発表後のコメント・質疑などは以下の通りでした。
・対初中級学習者のデータが一二三(1999)によるものだったが、条件をそろえるために自分でデータにとるべきでは?
―それが理想的だが、本発表では準備できなかった。そのため、今回の分析では母語場面との比較に重点を置いた。
・上級学習者からの情報提供が多かったデータでは、話題が学習者の母国のことだった点が影響しているのではないか。
―話題の影響はあるだろうが、上級学習者が母語話者の反応に応えることなく情報提供を続けた点が特徴と考えられる。
・「会話を円滑に進めるためのストラテジー」の指導とは具体的にどのようなものか?
―驚き・同意の反応にちがいがあることに気づかせる活動が考えられる。
・(フロアからの提案)学習者の母語での会話の円滑な運用も参考にするといいのではないか。
・日本語母語話者のような返答ができるようになるためには、教室だけではなく接触場面を多く経験することが有効ではないか。
―確かにJSLとJFLの違いはあるかもしれない。

◆福富理恵氏(お茶の水女子大学大学院)による『接触場面における母語話者と学習者のスピーチレベルの使い分け−スピーチレベルシフトの生起状況を中心に−』では、以下の内容が報告されました。
 「知り合いだがそれほど親しくはない」という相手との会話において、母語話者と学習者はどのようにスピーチレベルを調整しているのかを明らかにするために、上級日本語学習者と知り合いの母語話者3組のペアを対象として普通体シフトの生起状況を分析した。
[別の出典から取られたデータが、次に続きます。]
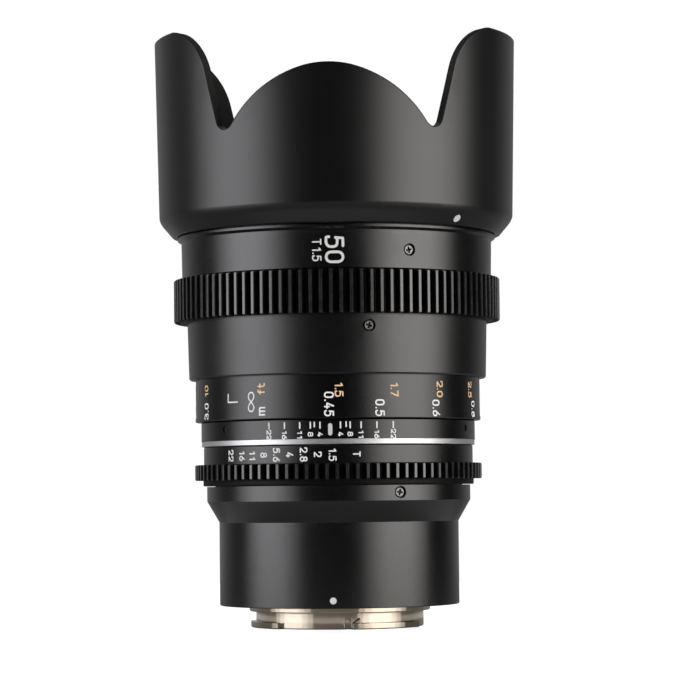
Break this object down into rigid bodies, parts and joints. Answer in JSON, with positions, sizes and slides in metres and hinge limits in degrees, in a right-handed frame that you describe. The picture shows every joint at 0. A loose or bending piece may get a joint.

その結果、3組とも、丁寧さを損なわずに心的距離の短縮や冗長性の軽減を行える「シフトT」を巧みに使用しながら、相手との距離を調整していた。ただし、学習者には、産出の負担が大きくなるとスピーチレベルにまで意識を向けることができず、丁寧さを損なう恐れのある「シフトU」を使用する例も見られた。
発表後のコメント・質疑などは以下の通りでした。
・先行研究との違いは?
―先行研究では初対面会話を対象としたものが多く、また学習者に注目しているが、本研究では学習者と母語話者の両者をみている。
・母文化の影響や個人差はあるか?
―「シフトT」の10分類の中でどれを使うかには個人差が見られた。母文化の影響はわからない。フォローアップ・アンケートの回答には、ある学習者が自分の文化では1歳でも年上なら人間関係に影響すると書いていたので、年齢差が影響した可能性はある。
・日本語を教えるときは「ます体」から始める。その影響は考えられないか?
―学習歴についてはたずねていないが、本研究の対象者は日本に長く住んでいる学習者なので、それはあまり関係しないと考えている。